# WHAT TO PRODUCE:
In the records below, find the line that contains "obj.matrix_parent_inverse = Matrix.Identity(4)" and the line that contains "REAR_WHEEL_Y = 0.833". Set down exactly those lines and every line between them, and nothing more.

# RECORD EXTRACTS:
* begin *
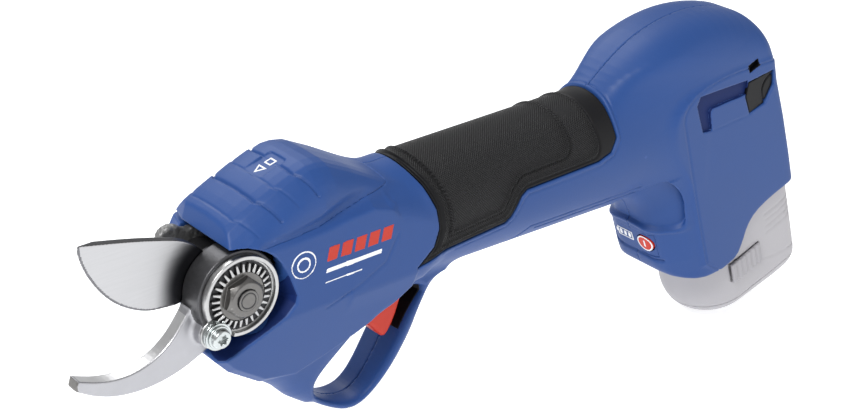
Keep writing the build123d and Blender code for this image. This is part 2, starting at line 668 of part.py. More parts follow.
* end *
* begin *
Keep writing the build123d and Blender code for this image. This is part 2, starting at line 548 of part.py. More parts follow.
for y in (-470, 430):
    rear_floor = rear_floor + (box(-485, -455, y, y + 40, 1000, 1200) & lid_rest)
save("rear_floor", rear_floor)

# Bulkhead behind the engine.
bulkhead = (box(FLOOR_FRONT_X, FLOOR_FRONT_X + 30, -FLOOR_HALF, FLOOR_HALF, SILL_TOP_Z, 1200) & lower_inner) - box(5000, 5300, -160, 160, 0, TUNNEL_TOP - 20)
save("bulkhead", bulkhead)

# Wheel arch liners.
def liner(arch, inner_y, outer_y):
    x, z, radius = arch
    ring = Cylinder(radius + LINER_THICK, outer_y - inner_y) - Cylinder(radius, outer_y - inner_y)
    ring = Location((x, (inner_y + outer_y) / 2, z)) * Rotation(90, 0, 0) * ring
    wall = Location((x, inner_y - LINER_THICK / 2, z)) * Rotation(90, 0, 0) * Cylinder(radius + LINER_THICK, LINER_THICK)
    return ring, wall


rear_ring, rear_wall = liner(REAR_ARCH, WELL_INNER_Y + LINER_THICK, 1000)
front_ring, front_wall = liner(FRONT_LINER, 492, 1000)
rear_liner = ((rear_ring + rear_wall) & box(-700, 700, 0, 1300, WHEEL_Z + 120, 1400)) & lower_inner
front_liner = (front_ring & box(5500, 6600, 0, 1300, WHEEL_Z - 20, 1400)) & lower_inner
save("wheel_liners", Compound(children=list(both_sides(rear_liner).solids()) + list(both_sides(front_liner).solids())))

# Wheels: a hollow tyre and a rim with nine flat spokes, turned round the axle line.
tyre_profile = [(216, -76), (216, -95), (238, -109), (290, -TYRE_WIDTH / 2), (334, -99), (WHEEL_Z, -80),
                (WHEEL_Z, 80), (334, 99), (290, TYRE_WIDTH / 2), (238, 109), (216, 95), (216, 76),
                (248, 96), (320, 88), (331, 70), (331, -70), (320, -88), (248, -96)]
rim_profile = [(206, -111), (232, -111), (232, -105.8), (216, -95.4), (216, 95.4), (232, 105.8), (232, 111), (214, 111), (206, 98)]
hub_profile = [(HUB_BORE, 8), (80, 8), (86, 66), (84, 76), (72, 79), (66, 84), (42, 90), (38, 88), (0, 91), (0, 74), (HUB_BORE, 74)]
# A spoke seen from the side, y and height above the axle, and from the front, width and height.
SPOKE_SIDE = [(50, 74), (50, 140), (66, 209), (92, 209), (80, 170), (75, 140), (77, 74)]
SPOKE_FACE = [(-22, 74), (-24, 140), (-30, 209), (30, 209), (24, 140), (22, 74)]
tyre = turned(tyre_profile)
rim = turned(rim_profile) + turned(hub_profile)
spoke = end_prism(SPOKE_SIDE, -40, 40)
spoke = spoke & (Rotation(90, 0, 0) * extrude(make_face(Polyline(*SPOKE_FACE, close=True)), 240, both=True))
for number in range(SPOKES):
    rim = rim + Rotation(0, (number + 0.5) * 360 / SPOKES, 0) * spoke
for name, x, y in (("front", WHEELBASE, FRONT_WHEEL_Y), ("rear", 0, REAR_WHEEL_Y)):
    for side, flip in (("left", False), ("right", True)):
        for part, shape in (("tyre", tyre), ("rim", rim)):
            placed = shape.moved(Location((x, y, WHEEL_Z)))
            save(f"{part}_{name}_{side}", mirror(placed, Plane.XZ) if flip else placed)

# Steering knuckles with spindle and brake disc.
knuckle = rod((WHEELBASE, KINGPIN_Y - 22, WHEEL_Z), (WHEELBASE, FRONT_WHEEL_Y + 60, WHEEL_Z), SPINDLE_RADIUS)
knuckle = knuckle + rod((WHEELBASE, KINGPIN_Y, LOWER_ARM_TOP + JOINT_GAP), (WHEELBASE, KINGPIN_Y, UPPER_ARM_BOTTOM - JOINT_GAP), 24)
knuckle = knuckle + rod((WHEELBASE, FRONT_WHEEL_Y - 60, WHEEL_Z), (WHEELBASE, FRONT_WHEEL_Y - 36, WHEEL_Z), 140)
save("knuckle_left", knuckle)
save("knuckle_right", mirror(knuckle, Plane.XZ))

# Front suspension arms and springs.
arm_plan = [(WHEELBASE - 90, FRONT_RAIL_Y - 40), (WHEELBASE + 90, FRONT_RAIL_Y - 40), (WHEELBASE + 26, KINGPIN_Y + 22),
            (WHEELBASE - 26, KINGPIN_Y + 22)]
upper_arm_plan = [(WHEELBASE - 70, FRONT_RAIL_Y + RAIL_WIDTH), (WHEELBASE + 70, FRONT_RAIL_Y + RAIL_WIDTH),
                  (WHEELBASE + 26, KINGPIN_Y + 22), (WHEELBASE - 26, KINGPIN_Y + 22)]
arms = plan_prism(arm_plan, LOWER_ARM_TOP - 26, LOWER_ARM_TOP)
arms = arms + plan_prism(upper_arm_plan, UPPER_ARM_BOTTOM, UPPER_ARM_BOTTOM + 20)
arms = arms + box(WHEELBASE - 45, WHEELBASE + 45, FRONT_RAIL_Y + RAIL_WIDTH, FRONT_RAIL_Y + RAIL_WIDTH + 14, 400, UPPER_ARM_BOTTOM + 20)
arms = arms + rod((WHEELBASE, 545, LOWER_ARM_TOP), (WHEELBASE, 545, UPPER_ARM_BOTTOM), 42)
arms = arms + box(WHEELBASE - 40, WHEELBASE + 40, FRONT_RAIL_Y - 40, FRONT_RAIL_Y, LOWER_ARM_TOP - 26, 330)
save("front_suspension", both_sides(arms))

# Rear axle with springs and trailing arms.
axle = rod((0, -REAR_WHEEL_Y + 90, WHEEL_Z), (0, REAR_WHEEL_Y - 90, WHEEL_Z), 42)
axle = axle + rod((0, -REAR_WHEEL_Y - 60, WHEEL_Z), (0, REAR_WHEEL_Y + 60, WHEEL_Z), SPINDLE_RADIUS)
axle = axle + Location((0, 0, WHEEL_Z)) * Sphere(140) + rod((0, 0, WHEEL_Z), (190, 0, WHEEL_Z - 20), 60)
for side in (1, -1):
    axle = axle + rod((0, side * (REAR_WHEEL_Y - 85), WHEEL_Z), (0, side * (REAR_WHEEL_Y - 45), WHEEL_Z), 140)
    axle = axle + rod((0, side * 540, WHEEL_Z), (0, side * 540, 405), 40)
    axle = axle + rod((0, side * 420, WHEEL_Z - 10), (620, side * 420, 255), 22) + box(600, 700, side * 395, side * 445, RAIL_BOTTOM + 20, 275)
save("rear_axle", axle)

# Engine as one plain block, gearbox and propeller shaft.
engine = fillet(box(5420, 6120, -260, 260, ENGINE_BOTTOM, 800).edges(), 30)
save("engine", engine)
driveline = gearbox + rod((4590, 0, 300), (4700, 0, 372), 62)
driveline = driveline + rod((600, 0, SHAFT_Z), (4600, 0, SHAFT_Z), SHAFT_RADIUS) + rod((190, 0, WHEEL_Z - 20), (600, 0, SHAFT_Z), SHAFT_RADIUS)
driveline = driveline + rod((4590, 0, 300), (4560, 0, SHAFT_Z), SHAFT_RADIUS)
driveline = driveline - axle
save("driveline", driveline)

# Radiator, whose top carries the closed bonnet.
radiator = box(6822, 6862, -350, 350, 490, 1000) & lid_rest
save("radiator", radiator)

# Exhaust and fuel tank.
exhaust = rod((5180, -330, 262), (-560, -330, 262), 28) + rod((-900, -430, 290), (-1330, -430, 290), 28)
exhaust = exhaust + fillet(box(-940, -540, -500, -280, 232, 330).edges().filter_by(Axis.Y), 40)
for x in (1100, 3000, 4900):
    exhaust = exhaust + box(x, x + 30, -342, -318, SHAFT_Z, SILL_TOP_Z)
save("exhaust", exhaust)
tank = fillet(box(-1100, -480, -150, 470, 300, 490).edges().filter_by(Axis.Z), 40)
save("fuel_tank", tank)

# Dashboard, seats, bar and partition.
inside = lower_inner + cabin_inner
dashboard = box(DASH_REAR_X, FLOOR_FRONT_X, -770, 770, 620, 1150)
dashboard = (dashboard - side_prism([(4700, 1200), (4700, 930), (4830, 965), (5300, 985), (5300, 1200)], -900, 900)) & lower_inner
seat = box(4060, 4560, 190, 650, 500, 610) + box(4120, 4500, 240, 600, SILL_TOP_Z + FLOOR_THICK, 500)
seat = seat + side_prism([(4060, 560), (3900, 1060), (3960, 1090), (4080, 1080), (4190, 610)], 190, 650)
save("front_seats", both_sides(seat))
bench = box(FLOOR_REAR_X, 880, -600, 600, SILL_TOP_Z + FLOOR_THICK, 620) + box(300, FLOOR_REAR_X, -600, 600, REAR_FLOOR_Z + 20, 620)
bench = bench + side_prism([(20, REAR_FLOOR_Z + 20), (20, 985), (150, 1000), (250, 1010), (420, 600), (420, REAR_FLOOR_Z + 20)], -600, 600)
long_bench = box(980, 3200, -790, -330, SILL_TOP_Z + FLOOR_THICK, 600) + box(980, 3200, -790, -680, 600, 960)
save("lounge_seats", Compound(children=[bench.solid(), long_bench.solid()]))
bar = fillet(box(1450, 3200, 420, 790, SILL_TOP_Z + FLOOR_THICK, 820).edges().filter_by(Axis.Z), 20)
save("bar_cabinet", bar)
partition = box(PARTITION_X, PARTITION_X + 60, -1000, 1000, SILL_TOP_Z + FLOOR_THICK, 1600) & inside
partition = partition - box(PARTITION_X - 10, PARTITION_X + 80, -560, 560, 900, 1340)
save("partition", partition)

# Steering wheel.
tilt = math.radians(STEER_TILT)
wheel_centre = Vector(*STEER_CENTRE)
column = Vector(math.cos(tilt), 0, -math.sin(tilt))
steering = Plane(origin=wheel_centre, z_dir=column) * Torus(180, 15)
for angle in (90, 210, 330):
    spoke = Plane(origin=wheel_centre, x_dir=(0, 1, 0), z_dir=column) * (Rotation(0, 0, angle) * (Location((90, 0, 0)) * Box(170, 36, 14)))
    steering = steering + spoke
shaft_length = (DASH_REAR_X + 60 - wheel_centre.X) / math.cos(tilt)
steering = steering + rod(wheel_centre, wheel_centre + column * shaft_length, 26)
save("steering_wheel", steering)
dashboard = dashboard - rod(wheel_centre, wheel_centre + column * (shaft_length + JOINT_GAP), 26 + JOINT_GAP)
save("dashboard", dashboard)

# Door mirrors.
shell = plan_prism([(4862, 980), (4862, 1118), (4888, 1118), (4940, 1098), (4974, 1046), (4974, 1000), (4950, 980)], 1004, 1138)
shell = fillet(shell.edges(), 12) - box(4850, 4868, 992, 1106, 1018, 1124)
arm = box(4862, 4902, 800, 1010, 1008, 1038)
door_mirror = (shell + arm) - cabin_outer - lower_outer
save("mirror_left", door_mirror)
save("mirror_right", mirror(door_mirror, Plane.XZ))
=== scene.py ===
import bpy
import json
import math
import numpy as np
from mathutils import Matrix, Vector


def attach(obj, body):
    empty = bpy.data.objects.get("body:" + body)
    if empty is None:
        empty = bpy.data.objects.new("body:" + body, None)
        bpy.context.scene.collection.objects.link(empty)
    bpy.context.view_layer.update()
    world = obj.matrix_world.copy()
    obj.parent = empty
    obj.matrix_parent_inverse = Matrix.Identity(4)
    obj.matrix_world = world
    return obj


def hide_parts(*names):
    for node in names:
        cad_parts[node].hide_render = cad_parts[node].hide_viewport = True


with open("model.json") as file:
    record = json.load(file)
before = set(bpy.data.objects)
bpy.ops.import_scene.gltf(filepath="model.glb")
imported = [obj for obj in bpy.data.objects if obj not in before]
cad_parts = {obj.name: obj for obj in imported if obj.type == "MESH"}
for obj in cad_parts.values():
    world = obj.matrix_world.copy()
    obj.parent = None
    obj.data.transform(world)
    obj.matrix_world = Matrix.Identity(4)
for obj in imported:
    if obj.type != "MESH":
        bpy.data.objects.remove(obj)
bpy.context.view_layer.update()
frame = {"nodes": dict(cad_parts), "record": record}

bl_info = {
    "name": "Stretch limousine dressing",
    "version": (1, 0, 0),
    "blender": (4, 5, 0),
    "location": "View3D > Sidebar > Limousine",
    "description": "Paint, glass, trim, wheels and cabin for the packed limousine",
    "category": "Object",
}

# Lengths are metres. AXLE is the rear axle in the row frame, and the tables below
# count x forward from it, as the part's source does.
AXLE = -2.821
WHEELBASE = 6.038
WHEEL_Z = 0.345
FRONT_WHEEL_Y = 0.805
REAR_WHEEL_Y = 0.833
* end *
# EXERCISE OUTPUT:
    obj.matrix_parent_inverse = Matrix.Identity(4)
    obj.matrix_world = world
    return obj


def hide_parts(*names):
    for node in names:
        cad_parts[node].hide_render = cad_parts[node].hide_viewport = True


with open("model.json") as file:
    record = json.load(file)
before = set(bpy.data.objects)
bpy.ops.import_scene.gltf(filepath="model.glb")
imported = [obj for obj in bpy.data.objects if obj not in before]
cad_parts = {obj.name: obj for obj in imported if obj.type == "MESH"}
for obj in cad_parts.values():
    world = obj.matrix_world.copy()
    obj.parent = None
    obj.data.transform(world)
    obj.matrix_world = Matrix.Identity(4)
for obj in imported:
    if obj.type != "MESH":
        bpy.data.objects.remove(obj)
bpy.context.view_layer.update()
frame = {"nodes": dict(cad_parts), "record": record}

bl_info = {
    "name": "Stretch limousine dressing",
    "version": (1, 0, 0),
    "blender": (4, 5, 0),
    "location": "View3D > Sidebar > Limousine",
    "description": "Paint, glass, trim, wheels and cabin for the packed limousine",
    "category": "Object",
}

# Lengths are metres. AXLE is the rear axle in the row frame, and the tables below
# count x forward from it, as the part's source does.
AXLE = -2.821
WHEELBASE = 6.038
WHEEL_Z = 0.345
FRONT_WHEEL_Y = 0.805
REAR_WHEEL_Y = 0.833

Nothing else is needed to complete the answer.